■ **TASK**:
Every record here needs to be written out again exactly.

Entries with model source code
□ □ □ □ □ □ □

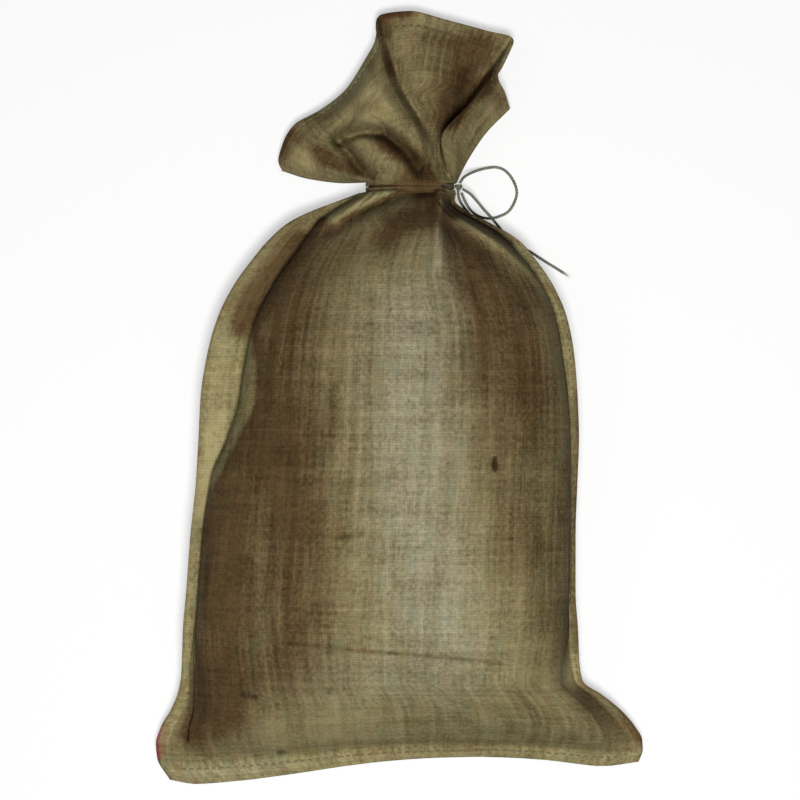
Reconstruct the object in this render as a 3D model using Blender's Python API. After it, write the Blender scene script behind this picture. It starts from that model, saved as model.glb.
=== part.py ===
# Jute sack, filled and tied at the neck, lying on its back.
# Metres, +Z up. The sack lies on z = 0, its mouth points along +Y and its filled face looks up.
# The origin is under the middle of the whole object.

import math

import bmesh
import bpy
import numpy as np
from mathutils import Vector

# Cloth
CLOTH = 0.002
HEM_CLOTH = 0.0034
HEM_START = 0.92
SEAM = 0.003

# How finely the sack is divided
FLANGE_STEPS = 3
QUARTER_STEPS = 15
BODY_STEPS = 38
FRILL_ROWS = (0.0, 0.05, 0.12, 0.2, 0.28, 0.37, 0.46, 0.55, 0.64, 0.73, 0.81, 0.88, 0.94, 1.0)
POCKET_END = 0.46

# The gathered neck: an ellipse, with a groove that holds the twine. The cloth on both sides leans over
# the groove as a lip, and stands back from it at the right, where the twine comes out.
NECK_X = 0.0118
NECK_Y = 0.2083
NECK_Z = 0.028
NECK_HALF_WIDTH = 0.0397
NECK_HALF_HEIGHT = 0.020
GROOVE = 0.0036
LIP_UNDER = 0.0036
LIP_OUT = 0.0052
LIP_TRIM = 0.0016
LIP_LEAN = 0.0027
LIP_LEAST = 0.0002
LIP_AT = 0.0048
TWINE_SIDE = 0.86

# Rows of the filled body, from the bottom hem to the neck. Each row runs from a left point to a
# right point; crest is its greatest height, place is where the crest stands between the two seam
# creases, seam is the height of the side seams, belly that of the underside, and flange_l and
# flange_r are the widths of the flat seam bands. full makes the section boxier, over pushes the
# filled body out over the left band, and bow is the share of BOTTOM_BOW that the row takes.
BODY_COLUMNS = ("left_x", "left_y", "right_x", "right_y", "crest", "place", "seam", "belly",
                "flange_l", "flange_r", "full", "over", "bow")
BODY_ROWS = (
    (-0.2275, -0.3780, 0.2370, -0.3600, 0.0080, 0.50, 0.0080, 0.0050, 0.034, 0.026, 3.2, 0.000, 1.00),
    (-0.2398, -0.3570, 0.2409, -0.3480, 0.0104, 0.50, 0.0104, 0.0072, 0.034, 0.026, 3.2, 0.000, 0.60),
    (-0.2410, -0.3420, 0.2400, -0.3370, 0.0340, 0.50, 0.0145, 0.0062, 0.033, 0.025, 3.0, 0.000, 0.52),
    (-0.2355, -0.3240, 0.2320, -0.3230, 0.0620, 0.51, 0.0190, 0.0026, 0.029, 0.023, 2.8, 0.002, 0.42),
    (-0.2250, -0.3060, 0.2180, -0.3070, 0.0840, 0.52, 0.0250, 0.0006, 0.023, 0.020, 2.6, 0.002, 0.32),
    (-0.2180, -0.2890, 0.2005, -0.2925, 0.1015, 0.53, 0.0310, 0.0000, 0.018, 0.017, 2.4, 0.003, 0.22),
    (-0.2145, -0.2710, 0.1800, -0.2770, 0.1165, 0.54, 0.0370, 0.0000, 0.014, 0.013, 2.3, 0.003, 0.14),
    (-0.2132, -0.2500, 0.1762, -0.2540, 0.1290, 0.55, 0.0430, 0.0000, 0.013, 0.012, 2.3, 0.003, 0.10),
    (-0.2122, -0.2270, 0.1750, -0.2280, 0.1390, 0.55, 0.0480, 0.0000, 0.012, 0.009, 2.2, 0.003, 0.04),
    (-0.2085, -0.1860, 0.1722, -0.1860, 0.1470, 0.55, 0.0520, 0.0000, 0.012, 0.006, 2.1, 0.003, 0.00),
    (-0.2045, -0.1340, 0.1722, -0.1340, 0.1510, 0.55, 0.0540, 0.0000, 0.012, 0.005, 2.0, 0.003, 0.00),
    (-0.1990, -0.0810, 0.1740, -0.0810, 0.1520, 0.55, 0.0540, 0.0000, 0.015, 0.006, 2.0, 0.004, 0.00),
    (-0.1965, -0.0390, 0.1755, -0.0390, 0.1510, 0.56, 0.0540, 0.0000, 0.030, 0.008, 2.0, 0.005, 0.00),
    (-0.1945, 0.0020, 0.1742, 0.0020, 0.1490, 0.56, 0.0530, 0.0000, 0.040, 0.009, 2.0, 0.006, 0.00),
    (-0.1880, 0.0440, 0.1708, 0.0440, 0.1460, 0.56, 0.0520, 0.0000, 0.041, 0.011, 2.0, 0.007, 0.00),
    (-0.1782, 0.0790, 0.1640, 0.0790, 0.1410, 0.57, 0.0500, 0.0000, 0.042, 0.011, 2.0, 0.008, 0.00),
    (-0.1630, 0.1100, 0.1510, 0.1100, 0.1330, 0.57, 0.0470, 0.0000, 0.043, 0.011, 2.0, 0.008, 0.00),
    (-0.1455, 0.1350, 0.1345, 0.1350, 0.1230, 0.58, 0.0440, 0.0000, 0.043, 0.012, 2.0, 0.008, 0.00),
    (-0.1290, 0.1550, 0.1175, 0.1550, 0.1110, 0.59, 0.0410, 0.0000, 0.040, 0.013, 2.0, 0.007, 0.00),
    (-0.1095, 0.1725, 0.0890, 0.1725, 0.0970, 0.61, 0.0380, 0.0005, 0.033, 0.012, 2.0, 0.006, 0.00),
    (-0.0860, 0.1845, 0.0660, 0.1845, 0.0830, 0.62, 0.0350, 0.0015, 0.024, 0.008, 2.0, 0.004, 0.00),
    (-0.0585, 0.1950, 0.0545, 0.1950, 0.0690, 0.60, 0.0320, 0.0026, 0.012, 0.004, 2.0, 0.002, 0.00),
    (-0.0410, 0.2020, 0.0560, 0.2020, 0.0560, 0.55, 0.0290, 0.0034, 0.003, 0.002, 2.0, 0.000, 0.00),
)
RIGHT_FULLER = 0.35
BAND_DIP = 0.005
UNDER_ROLL = 0.055

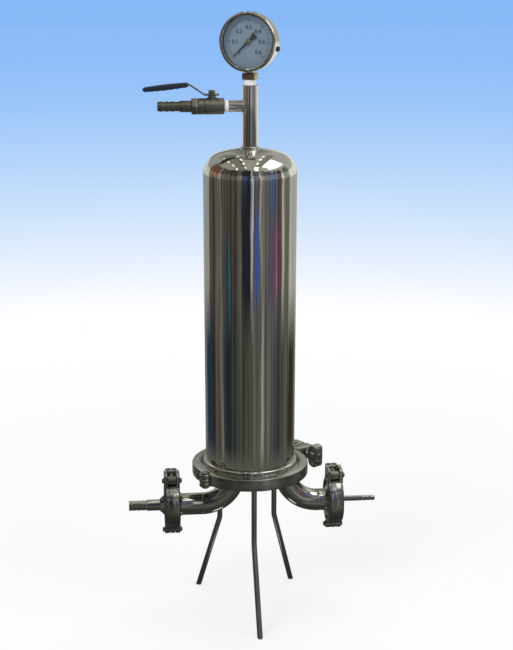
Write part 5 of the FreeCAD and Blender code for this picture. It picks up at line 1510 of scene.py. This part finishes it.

□ □ □ □ □ □ □

■ **SOLUTION TO THE EXERCISE**:
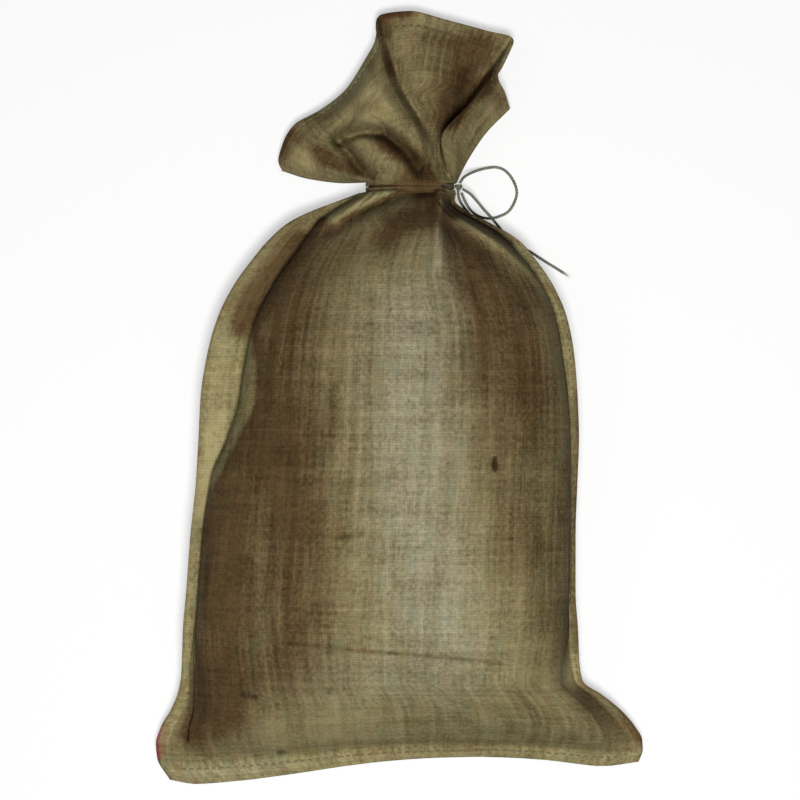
Reconstruct the object in this render as a 3D model using Blender's Python API. After it, write the Blender scene script behind this picture. It starts from that model, saved as model.glb.
=== part.py ===
# Jute sack, filled and tied at the neck, lying on its back.
# Metres, +Z up. The sack lies on z = 0, its mouth points along +Y and its filled face looks up.
# The origin is under the middle of the whole object.

import math

import bmesh
import bpy
import numpy as np
from mathutils import Vector

# Cloth
CLOTH = 0.002
HEM_CLOTH = 0.0034
HEM_START = 0.92
SEAM = 0.003

# How finely the sack is divided
FLANGE_STEPS = 3
QUARTER_STEPS = 15
BODY_STEPS = 38
FRILL_ROWS = (0.0, 0.05, 0.12, 0.2, 0.28, 0.37, 0.46, 0.55, 0.64, 0.73, 0.81, 0.88, 0.94, 1.0)
POCKET_END = 0.46

# The gathered neck: an ellipse, with a groove that holds the twine. The cloth on both sides leans over
# the groove as a lip, and stands back from it at the right, where the twine comes out.
NECK_X = 0.0118
NECK_Y = 0.2083
NECK_Z = 0.028
NECK_HALF_WIDTH = 0.0397
NECK_HALF_HEIGHT = 0.020
GROOVE = 0.0036
LIP_UNDER = 0.0036
LIP_OUT = 0.0052
LIP_TRIM = 0.0016
LIP_LEAN = 0.0027
LIP_LEAST = 0.0002
LIP_AT = 0.0048
TWINE_SIDE = 0.86

# Rows of the filled body, from the bottom hem to the neck. Each row runs from a left point to a
# right point; crest is its greatest height, place is where the crest stands between the two seam
# creases, seam is the height of the side seams, belly that of the underside, and flange_l and
# flange_r are the widths of the flat seam bands. full makes the section boxier, over pushes the
# filled body out over the left band, and bow is the share of BOTTOM_BOW that the row takes.
BODY_COLUMNS = ("left_x", "left_y", "right_x", "right_y", "crest", "place", "seam", "belly",
                "flange_l", "flange_r", "full", "over", "bow")
BODY_ROWS = (
    (-0.2275, -0.3780, 0.2370, -0.3600, 0.0080, 0.50, 0.0080, 0.0050, 0.034, 0.026, 3.2, 0.000, 1.00),
    (-0.2398, -0.3570, 0.2409, -0.3480, 0.0104, 0.50, 0.0104, 0.0072, 0.034, 0.026, 3.2, 0.000, 0.60),
    (-0.2410, -0.3420, 0.2400, -0.3370, 0.0340, 0.50, 0.0145, 0.0062, 0.033, 0.025, 3.0, 0.000, 0.52),
    (-0.2355, -0.3240, 0.2320, -0.3230, 0.0620, 0.51, 0.0190, 0.0026, 0.029, 0.023, 2.8, 0.002, 0.42),
    (-0.2250, -0.3060, 0.2180, -0.3070, 0.0840, 0.52, 0.0250, 0.0006, 0.023, 0.020, 2.6, 0.002, 0.32),
    (-0.2180, -0.2890, 0.2005, -0.2925, 0.1015, 0.53, 0.0310, 0.0000, 0.018, 0.017, 2.4, 0.003, 0.22),
    (-0.2145, -0.2710, 0.1800, -0.2770, 0.1165, 0.54, 0.0370, 0.0000, 0.014, 0.013, 2.3, 0.003, 0.14),
    (-0.2132, -0.2500, 0.1762, -0.2540, 0.1290, 0.55, 0.0430, 0.0000, 0.013, 0.012, 2.3, 0.003, 0.10),
    (-0.2122, -0.2270, 0.1750, -0.2280, 0.1390, 0.55, 0.0480, 0.0000, 0.012, 0.009, 2.2, 0.003, 0.04),
    (-0.2085, -0.1860, 0.1722, -0.1860, 0.1470, 0.55, 0.0520, 0.0000, 0.012, 0.006, 2.1, 0.003, 0.00),
    (-0.2045, -0.1340, 0.1722, -0.1340, 0.1510, 0.55, 0.0540, 0.0000, 0.012, 0.005, 2.0, 0.003, 0.00),
    (-0.1990, -0.0810, 0.1740, -0.0810, 0.1520, 0.55, 0.0540, 0.0000, 0.015, 0.006, 2.0, 0.004, 0.00),
    (-0.1965, -0.0390, 0.1755, -0.0390, 0.1510, 0.56, 0.0540, 0.0000, 0.030, 0.008, 2.0, 0.005, 0.00),
    (-0.1945, 0.0020, 0.1742, 0.0020, 0.1490, 0.56, 0.0530, 0.0000, 0.040, 0.009, 2.0, 0.006, 0.00),
    (-0.1880, 0.0440, 0.1708, 0.0440, 0.1460, 0.56, 0.0520, 0.0000, 0.041, 0.011, 2.0, 0.007, 0.00),
    (-0.1782, 0.0790, 0.1640, 0.0790, 0.1410, 0.57, 0.0500, 0.0000, 0.042, 0.011, 2.0, 0.008, 0.00),
    (-0.1630, 0.1100, 0.1510, 0.1100, 0.1330, 0.57, 0.0470, 0.0000, 0.043, 0.011, 2.0, 0.008, 0.00),
    (-0.1455, 0.1350, 0.1345, 0.1350, 0.1230, 0.58, 0.0440, 0.0000, 0.043, 0.012, 2.0, 0.008, 0.00),
    (-0.1290, 0.1550, 0.1175, 0.1550, 0.1110, 0.59, 0.0410, 0.0000, 0.040, 0.013, 2.0, 0.007, 0.00),
    (-0.1095, 0.1725, 0.0890, 0.1725, 0.0970, 0.61, 0.0380, 0.0005, 0.033, 0.012, 2.0, 0.006, 0.00),
    (-0.0860, 0.1845, 0.0660, 0.1845, 0.0830, 0.62, 0.0350, 0.0015, 0.024, 0.008, 2.0, 0.004, 0.00),
    (-0.0585, 0.1950, 0.0545, 0.1950, 0.0690, 0.60, 0.0320, 0.0026, 0.012, 0.004, 2.0, 0.002, 0.00),
    (-0.0410, 0.2020, 0.0560, 0.2020, 0.0560, 0.55, 0.0290, 0.0034, 0.003, 0.002, 2.0, 0.000, 0.00),
)
RIGHT_FULLER = 0.35
BAND_DIP = 0.005
UNDER_ROLL = 0.055

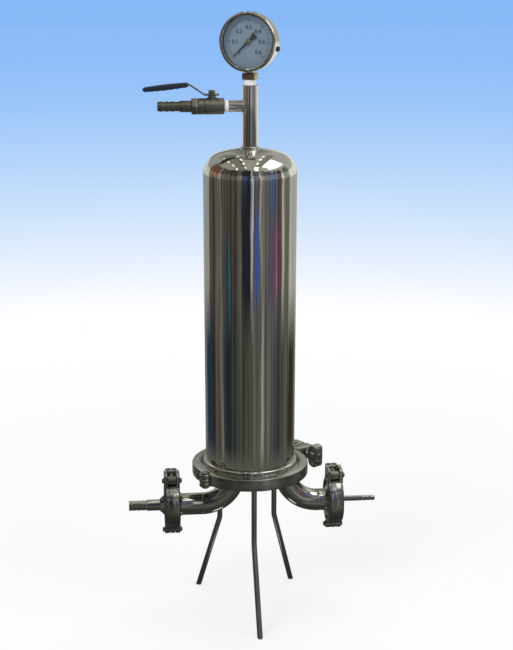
Write part 5 of the FreeCAD and Blender code for this picture. It picks up at line 1510 of scene.py. This part finishes it.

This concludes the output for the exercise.